## DO THIS
Print the first line of the material below and each line after it, exactly as written, ending with the line that contains "PALM_BREADTH = [72, 86, 130, 130, 112]".

· · · · · · ·

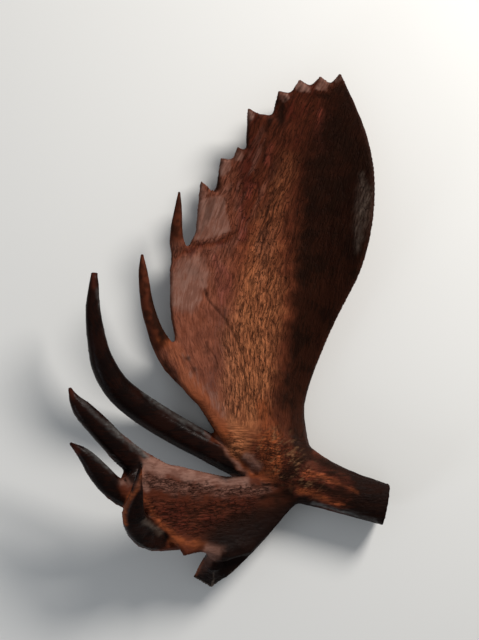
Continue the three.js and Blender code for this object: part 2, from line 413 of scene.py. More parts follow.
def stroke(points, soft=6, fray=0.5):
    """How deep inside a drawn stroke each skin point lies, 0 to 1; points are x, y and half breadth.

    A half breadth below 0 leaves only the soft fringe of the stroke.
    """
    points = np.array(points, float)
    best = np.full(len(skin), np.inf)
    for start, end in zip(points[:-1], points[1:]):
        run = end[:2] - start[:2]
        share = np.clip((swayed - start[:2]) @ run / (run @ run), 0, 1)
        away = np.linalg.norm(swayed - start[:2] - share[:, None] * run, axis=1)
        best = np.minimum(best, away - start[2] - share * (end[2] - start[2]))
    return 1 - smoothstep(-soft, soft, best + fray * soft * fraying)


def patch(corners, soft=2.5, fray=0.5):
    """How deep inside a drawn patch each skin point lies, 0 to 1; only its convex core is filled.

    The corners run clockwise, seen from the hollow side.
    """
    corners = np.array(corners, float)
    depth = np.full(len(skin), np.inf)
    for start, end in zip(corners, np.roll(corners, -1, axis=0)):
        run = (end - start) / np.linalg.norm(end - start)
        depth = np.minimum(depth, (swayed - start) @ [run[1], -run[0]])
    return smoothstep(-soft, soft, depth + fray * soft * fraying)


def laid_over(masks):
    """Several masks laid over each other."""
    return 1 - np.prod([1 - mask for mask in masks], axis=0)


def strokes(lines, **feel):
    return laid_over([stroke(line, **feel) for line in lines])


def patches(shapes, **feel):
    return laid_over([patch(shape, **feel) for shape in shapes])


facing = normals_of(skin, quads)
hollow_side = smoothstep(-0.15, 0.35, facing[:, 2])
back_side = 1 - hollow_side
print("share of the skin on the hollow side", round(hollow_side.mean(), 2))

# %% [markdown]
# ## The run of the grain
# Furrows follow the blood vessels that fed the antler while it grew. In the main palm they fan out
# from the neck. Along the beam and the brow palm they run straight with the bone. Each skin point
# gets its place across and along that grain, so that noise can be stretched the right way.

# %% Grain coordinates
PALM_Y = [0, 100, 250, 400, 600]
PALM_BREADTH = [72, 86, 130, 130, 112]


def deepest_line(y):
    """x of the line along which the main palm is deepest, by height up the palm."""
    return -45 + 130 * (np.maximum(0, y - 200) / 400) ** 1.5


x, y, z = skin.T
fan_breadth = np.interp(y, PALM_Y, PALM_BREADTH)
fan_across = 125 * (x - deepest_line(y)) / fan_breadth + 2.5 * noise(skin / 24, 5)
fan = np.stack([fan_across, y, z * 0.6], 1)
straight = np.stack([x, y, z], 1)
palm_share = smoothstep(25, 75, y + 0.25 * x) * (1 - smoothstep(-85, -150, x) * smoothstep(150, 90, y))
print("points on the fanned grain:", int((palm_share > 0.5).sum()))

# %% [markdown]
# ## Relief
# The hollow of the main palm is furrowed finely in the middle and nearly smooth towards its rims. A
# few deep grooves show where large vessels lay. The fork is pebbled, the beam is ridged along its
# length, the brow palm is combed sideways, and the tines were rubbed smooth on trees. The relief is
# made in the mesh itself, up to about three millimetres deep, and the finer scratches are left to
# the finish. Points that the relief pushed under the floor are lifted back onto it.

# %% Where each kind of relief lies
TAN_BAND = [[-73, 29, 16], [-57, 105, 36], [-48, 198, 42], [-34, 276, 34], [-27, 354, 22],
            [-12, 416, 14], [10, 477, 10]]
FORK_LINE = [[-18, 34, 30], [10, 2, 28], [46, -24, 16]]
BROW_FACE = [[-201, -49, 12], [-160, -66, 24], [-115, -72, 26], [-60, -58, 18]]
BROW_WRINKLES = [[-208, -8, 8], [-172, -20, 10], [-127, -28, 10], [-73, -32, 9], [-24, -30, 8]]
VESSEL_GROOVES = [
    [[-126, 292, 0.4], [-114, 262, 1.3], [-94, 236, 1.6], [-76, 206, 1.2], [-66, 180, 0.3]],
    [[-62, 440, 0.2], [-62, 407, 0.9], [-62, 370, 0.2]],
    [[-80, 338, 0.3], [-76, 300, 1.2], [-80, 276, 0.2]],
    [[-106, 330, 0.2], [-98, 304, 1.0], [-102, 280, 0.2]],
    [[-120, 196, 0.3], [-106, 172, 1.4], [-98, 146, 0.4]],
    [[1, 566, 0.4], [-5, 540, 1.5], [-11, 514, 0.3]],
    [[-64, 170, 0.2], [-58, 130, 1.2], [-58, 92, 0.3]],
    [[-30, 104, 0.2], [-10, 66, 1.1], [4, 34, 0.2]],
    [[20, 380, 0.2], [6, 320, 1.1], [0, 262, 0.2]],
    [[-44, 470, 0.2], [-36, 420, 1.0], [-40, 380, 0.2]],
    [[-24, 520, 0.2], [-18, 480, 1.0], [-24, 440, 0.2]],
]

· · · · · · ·

## EXPECTED OUTPUT
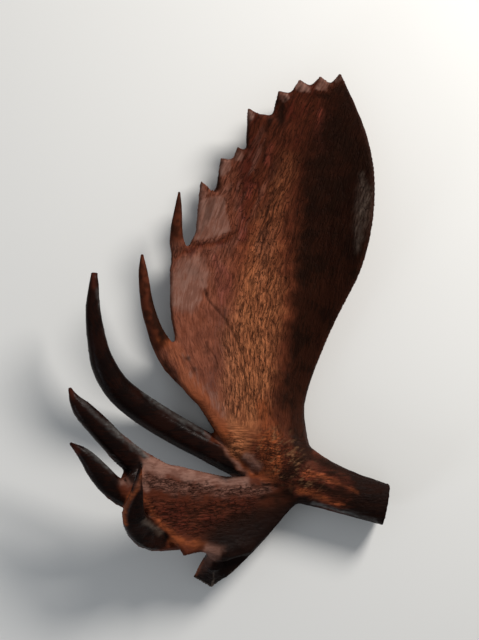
Continue the three.js and Blender code for this object: part 2, from line 413 of scene.py. More parts follow.
def stroke(points, soft=6, fray=0.5):
    """How deep inside a drawn stroke each skin point lies, 0 to 1; points are x, y and half breadth.

    A half breadth below 0 leaves only the soft fringe of the stroke.
    """
    points = np.array(points, float)
    best = np.full(len(skin), np.inf)
    for start, end in zip(points[:-1], points[1:]):
        run = end[:2] - start[:2]
        share = np.clip((swayed - start[:2]) @ run / (run @ run), 0, 1)
        away = np.linalg.norm(swayed - start[:2] - share[:, None] * run, axis=1)
        best = np.minimum(best, away - start[2] - share * (end[2] - start[2]))
    return 1 - smoothstep(-soft, soft, best + fray * soft * fraying)


def patch(corners, soft=2.5, fray=0.5):
    """How deep inside a drawn patch each skin point lies, 0 to 1; only its convex core is filled.

    The corners run clockwise, seen from the hollow side.
    """
    corners = np.array(corners, float)
    depth = np.full(len(skin), np.inf)
    for start, end in zip(corners, np.roll(corners, -1, axis=0)):
        run = (end - start) / np.linalg.norm(end - start)
        depth = np.minimum(depth, (swayed - start) @ [run[1], -run[0]])
    return smoothstep(-soft, soft, depth + fray * soft * fraying)


def laid_over(masks):
    """Several masks laid over each other."""
    return 1 - np.prod([1 - mask for mask in masks], axis=0)


def strokes(lines, **feel):
    return laid_over([stroke(line, **feel) for line in lines])


def patches(shapes, **feel):
    return laid_over([patch(shape, **feel) for shape in shapes])


facing = normals_of(skin, quads)
hollow_side = smoothstep(-0.15, 0.35, facing[:, 2])
back_side = 1 - hollow_side
print("share of the skin on the hollow side", round(hollow_side.mean(), 2))

# %% [markdown]
# ## The run of the grain
# Furrows follow the blood vessels that fed the antler while it grew. In the main palm they fan out
# from the neck. Along the beam and the brow palm they run straight with the bone. Each skin point
# gets its place across and along that grain, so that noise can be stretched the right way.

# %% Grain coordinates
PALM_Y = [0, 100, 250, 400, 600]
PALM_BREADTH = [72, 86, 130, 130, 112]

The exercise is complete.